Investing now for the upturn later

Companies that successfully emerge from the current economic slump will be those that focus on technologies such as Web services and "adaptive" supply chain networks and closely align their IT managers with business unit and marketing leaders, said analysts at Forrester Research Inc.'s Executive Strategy Forum here this week.

According to Forrester Chairman George F. Colony and his research team, forward-looking organizations should begin to invest in four technologies and strategies now to better position their organizations for financial success once the economy rebounds.

Those strategies include:

Web services to help companies create tighter links with customers and suppliers and run internal operations more efficiently.

"Right channeling" -- companies that recover the fastest will take the right customer to the right channel with the right product at the right time.

"Organic IT" -- making use of information systems where data can be easily shared between applications.

Adaptive supply chain networks.

American Express Co. is one of those companies that's trying to position itself for sustainable growth, regardless of economic conditions. Two years ago, the New York-based financial services giant began expanding its distribution channels and focusing on improving its operational efficiencies. The company's Web-based initiatives have played a key role in both strategies, said Kenneth I. Chenault, the company's chairman and CEO.

American Express' use of online services has enabled the company to lower its transaction processing fees to customers by between 50 percent and 70 percent, while also enabling it to lower airline ticket costs and hotel costs for corporate customers by 15 percent to 20 percent and 8 percent to 10 percent, respectively, said Chenault.

"We expect the Internet to generate [profit] margin improvements for us over the near to moderate term," said Chenault, who said the company has increased its marketing and technology spending year-over-year. But "I don't think you should plan strategies on hopes" of an economic recovery, he said.

In other cases, a business requirement can be so acute that an IT project doesn't need to be cost-justified. That was true at Aramark Corp., which earlier this year had a customer in Ohio that had trouble keeping track of the 14,000 uniforms provided by Aramark. So Aramark built a Web interface to its inventory system for the customer that tracks where the uniforms are and how many are issued at a given time.

The system enabled Aramark to land a contract extension with the customer, and "that was a case where nobody asked me where the money came from, it was just, 'Bob, go do it'," said Robert D. McCormack, senior vice president and CIO at Aramark.

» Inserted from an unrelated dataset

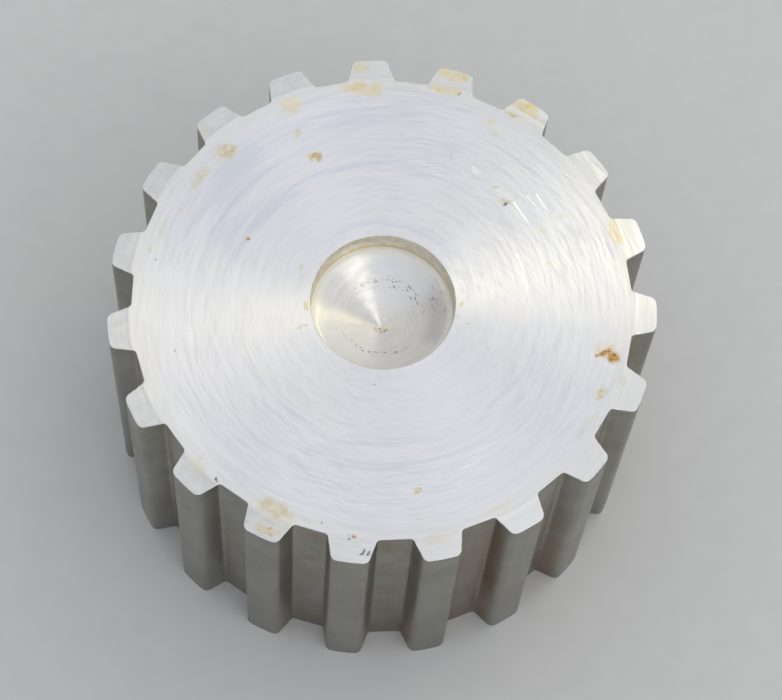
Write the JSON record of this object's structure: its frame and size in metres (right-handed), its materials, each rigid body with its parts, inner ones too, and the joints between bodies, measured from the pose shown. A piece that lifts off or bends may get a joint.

In other research presented at the forum, Forrester detailed how it tried to quantify what many IT managers and industry pundits have long suspected: that the best-performing companies don't necessarily spend the most on IT.

According to a Forrester study, the top-performing companies in terms of revenue, return on assets and cash-flow growth spend less on IT, on average, than other companies.

"There's no direct link between how much you spend on IT and financial performance," said Christopher Mines, a research director at the Cambridge, Mass.-based market research firm.

Forrester found, for instance, that "frugal" IT infrastructure investments correlate with better return on assets, that a higher proportion of top-performing companies are holding the line on infrastructure spending compared with other companies, that Web services adopters perform better financially, that supply chain software adopters get a higher return-on-assets and that the IT organizations of top-performing companies tend to be less centralized.

The research firm also found that top-performing companies are more likely to roll out technology from start-ups and are 25 percent more likely to roll out "unproven" technologies relative to other companies that were studied.

As IT professionals might expect, the best-performing companies have both the right technologies and effective alignment of IT with business requirements and business processes, said Mines.

"When it comes to IT spending, more is not better -- better is better," he said.